Serra Pelada, o novo filme de Heitor Dhalia, tenta esconder suas simplificações atrás da fotografia “realista”. Realista porque, de uns tempos para cá, as imagens trêmulas viraram arma dos cineastas mundo afora para dar credibilidade às tramas de seus filmes e aos dramas de seus personagens. Basta chacoalhar a câmera para se chegar à verdade, imaginam muitos diretores, empurrando para debaixo do tapete qualquer tentativa de se aprofundar nos temas tratados. E o El Dorado brasileiro seria um tema de primeira, caso caísse nas mãos de alguém que tentasse traduzir aquele universo riquíssimo – literalmente ou não – e não apenas usá-lo como cenário para uma história qualquer.
O problema maior talvez nem seja se aproveitar da Serra Pelada para ambientar uma ficção, mas, dentro de um suposto passeio cronológico pelo lugar, ignorar fatos importantes na história do principal garimpo brasileiro, como a intervenção do governo, citada rapidamente, e passar ao largo de personagens que, em maior ou menor escala, influenciariam tudo o que acontece na tela. Por isso, antes de ver a ficção de Heitor Dhalia seria interessante assistir ao documentário que Victor Lopes passou anos para concluir. Serra Pelada: A Lenda da Montanha de Ouro é bem mais detalhista em relação às informações que este longa apresenta didaticamente no voice over de Júlio Andrade.
Esse didatismo acompanha todo o filme, que utiliza trechos de matérias do Jornal Nacional já em seus créditos. O roteiro de Serra Pelada se concentra em acompanhar a história dos dois amigos que tentam a fortuna no garimpo, mas, incapaz de dramatizar a trajetória desse garimpo, que mostra desde o começo, resolve cuspir informações sobre ele numa narração em off e não atrapalhar o fluxo da trama.
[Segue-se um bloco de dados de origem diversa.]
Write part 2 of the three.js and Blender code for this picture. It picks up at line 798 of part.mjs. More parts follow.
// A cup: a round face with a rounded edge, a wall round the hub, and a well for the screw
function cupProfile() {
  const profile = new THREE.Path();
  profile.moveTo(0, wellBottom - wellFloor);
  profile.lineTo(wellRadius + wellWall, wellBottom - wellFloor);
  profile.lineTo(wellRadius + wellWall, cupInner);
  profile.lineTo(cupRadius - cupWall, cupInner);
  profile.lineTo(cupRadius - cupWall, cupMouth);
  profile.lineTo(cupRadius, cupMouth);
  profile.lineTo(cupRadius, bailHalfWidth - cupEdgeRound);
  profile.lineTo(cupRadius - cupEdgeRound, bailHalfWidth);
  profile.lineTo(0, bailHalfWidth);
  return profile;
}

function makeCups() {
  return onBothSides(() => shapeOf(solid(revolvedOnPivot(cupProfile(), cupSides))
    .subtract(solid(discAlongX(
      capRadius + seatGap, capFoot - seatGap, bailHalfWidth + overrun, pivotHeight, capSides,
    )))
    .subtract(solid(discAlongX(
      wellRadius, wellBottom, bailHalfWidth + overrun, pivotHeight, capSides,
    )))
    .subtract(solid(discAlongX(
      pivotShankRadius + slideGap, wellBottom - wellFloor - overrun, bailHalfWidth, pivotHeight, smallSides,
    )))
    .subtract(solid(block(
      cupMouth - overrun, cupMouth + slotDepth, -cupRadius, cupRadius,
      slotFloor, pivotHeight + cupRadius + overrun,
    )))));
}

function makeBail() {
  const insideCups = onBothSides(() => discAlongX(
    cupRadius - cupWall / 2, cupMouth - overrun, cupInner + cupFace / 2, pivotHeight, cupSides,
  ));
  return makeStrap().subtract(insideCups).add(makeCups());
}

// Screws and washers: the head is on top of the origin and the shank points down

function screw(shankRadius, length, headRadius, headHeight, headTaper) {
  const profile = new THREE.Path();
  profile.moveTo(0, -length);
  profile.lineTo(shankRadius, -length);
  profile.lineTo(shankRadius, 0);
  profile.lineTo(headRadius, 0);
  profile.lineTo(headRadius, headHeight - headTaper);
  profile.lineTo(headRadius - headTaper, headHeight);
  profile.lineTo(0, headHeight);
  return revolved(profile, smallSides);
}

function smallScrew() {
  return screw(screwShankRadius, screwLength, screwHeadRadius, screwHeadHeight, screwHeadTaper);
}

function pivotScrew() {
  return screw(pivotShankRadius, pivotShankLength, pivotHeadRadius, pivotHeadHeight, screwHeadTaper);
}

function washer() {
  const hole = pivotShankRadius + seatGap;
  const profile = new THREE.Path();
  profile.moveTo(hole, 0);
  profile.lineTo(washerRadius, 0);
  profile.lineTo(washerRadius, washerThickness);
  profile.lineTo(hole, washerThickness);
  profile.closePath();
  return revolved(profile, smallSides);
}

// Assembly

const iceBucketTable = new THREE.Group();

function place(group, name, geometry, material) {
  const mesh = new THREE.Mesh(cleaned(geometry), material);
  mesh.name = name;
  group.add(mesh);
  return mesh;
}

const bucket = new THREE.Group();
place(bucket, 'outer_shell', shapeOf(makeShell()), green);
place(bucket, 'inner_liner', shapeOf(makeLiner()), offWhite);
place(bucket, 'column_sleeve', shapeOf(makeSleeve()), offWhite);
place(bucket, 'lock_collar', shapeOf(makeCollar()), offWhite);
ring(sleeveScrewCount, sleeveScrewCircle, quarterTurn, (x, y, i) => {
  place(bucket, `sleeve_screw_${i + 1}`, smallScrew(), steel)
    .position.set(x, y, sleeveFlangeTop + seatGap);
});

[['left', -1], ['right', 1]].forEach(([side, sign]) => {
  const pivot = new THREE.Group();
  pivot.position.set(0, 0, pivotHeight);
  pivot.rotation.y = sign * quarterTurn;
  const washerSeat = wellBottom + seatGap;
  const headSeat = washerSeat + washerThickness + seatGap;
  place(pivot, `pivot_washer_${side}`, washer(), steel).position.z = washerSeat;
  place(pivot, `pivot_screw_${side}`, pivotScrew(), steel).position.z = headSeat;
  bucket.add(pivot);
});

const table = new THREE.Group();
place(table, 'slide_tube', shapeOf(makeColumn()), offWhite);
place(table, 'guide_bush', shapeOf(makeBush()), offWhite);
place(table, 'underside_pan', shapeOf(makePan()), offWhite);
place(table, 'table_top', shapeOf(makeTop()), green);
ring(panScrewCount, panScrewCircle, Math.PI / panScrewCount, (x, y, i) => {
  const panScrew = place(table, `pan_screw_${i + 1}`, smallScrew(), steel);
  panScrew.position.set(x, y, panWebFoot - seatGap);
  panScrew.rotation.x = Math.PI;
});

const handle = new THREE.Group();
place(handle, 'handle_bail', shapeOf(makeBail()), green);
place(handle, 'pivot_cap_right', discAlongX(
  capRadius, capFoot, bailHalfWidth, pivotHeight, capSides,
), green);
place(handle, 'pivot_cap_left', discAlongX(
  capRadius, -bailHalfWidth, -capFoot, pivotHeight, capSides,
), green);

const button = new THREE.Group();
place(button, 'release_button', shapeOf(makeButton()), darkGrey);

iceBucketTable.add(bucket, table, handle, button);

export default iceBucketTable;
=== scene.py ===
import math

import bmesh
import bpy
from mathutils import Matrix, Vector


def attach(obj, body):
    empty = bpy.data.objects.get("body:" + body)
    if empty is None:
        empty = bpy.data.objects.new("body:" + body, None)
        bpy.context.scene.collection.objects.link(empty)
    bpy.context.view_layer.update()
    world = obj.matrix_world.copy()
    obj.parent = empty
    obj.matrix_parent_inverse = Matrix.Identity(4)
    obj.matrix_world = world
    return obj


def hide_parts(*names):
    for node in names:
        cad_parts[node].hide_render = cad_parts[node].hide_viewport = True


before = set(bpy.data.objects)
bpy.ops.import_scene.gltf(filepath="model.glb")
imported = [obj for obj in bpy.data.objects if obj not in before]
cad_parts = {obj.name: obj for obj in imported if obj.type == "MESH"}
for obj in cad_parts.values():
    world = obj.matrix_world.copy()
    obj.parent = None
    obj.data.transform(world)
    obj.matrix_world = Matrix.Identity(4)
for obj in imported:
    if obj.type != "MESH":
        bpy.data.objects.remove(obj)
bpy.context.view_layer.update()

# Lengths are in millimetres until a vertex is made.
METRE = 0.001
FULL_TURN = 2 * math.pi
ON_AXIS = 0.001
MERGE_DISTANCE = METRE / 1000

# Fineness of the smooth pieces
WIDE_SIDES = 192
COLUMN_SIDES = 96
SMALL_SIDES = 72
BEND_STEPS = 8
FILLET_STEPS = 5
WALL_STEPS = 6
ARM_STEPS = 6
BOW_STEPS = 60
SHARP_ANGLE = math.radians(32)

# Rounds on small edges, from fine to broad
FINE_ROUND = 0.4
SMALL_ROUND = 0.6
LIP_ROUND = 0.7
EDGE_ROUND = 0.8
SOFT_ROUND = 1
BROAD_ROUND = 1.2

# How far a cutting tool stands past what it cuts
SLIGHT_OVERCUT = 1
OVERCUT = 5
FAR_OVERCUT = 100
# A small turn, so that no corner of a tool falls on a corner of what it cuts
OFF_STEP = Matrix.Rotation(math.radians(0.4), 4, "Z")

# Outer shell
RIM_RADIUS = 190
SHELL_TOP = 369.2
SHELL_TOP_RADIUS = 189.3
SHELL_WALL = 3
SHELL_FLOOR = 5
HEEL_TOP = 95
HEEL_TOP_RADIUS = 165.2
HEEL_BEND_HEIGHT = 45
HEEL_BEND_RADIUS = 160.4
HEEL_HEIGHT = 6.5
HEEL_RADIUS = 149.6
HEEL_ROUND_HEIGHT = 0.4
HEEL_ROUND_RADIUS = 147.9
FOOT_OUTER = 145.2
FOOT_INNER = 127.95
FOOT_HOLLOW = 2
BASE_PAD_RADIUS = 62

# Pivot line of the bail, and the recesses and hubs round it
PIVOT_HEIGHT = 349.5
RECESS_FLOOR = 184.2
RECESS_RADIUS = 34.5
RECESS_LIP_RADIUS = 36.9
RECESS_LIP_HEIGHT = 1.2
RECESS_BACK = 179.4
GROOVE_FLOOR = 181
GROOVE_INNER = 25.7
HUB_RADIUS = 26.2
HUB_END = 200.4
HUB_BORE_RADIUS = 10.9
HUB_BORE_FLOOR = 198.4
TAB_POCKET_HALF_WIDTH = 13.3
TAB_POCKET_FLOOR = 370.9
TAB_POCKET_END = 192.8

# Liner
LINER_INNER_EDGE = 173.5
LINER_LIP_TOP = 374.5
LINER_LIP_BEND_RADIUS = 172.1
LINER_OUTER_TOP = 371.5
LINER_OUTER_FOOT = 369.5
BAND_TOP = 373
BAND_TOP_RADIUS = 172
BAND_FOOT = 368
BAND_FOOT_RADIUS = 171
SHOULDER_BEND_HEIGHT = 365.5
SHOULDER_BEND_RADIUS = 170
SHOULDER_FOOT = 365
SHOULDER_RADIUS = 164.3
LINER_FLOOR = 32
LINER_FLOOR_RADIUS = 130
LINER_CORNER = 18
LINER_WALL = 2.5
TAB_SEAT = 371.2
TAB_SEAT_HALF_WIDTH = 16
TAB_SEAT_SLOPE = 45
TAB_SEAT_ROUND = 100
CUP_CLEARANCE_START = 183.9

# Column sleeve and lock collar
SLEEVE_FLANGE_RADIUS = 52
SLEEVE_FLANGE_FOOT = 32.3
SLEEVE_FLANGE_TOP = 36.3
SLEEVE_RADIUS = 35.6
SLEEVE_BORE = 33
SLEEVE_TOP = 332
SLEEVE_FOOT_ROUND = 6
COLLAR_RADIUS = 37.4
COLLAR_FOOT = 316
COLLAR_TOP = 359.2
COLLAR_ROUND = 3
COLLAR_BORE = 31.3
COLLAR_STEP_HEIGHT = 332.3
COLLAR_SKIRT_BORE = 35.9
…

Tudo é bastante sintetizado, mastigado, para não dar muito trabalho ao espectador. O primeiro plano do longa é um close up do rosto de Juliano Cazarré, que já anuncia que a história que virá não terá um final muito feliz. Ele e Andrade estão muito bem em cena, mas suas interpretações empacam na falta de profundidade do filme. As transformações do personagem de Cazarré, assim como todas as informações importantes do filme, são anunciadas pelo voice over.
A direção de arte é mais competente na recriação do universo de Serra Pelada, embora pareça servir ao mesmo propósito de didatismo que se espalha pelo filme e a preocupação é muito mais embelezar do que traduzir a época. Tanto é que, a certa altura, o espectador prefere as cenas fora do garimpo, nas cidades criadas para abrigar bares e prostitutas porque, além de serem visualmente mais estimulantes, elas concentram mais história. Os figurinos, no entanto, funcionam muito bem, sobretudo os de Sophie Charlotte, escolha estranha para o papel, mas que não chega a incomodar. Do elenco, enquanto Matheus Nachtergaele se repete, quem se destaca mesmo é Wagner Moura, que faz picadinho do texto e entrega sua melhor performance em anos. O ator devora tudo a seu redor. É muito melhor do que todos em cena; é muito maior do que o filme como um todo.
Filme que só surpreende na caracterização das Marias, as bichas garimpeiras, furiosas e agressivas, comandadas por Lyu Arrisson, o travesti de Ó Paí, Ó e Jesuíta Barbosa, a revelação do ótimo Tatuagem. O roteiro não se acanha em transformá-las em vilãs, apesar de dedicar poucas cenas para elas, sem medo de infringir as regras do politicamente correto. A ousadia de Serra Pelada morre aqui. De resto, o filme prefere trafegar pelo seguro, pelo pedagógico, mesmo sem ser muito fiel à história do garimpo, e por tudo que é plástico. E, de belas imagens, a montanha de ouro e o inferno estão cheios.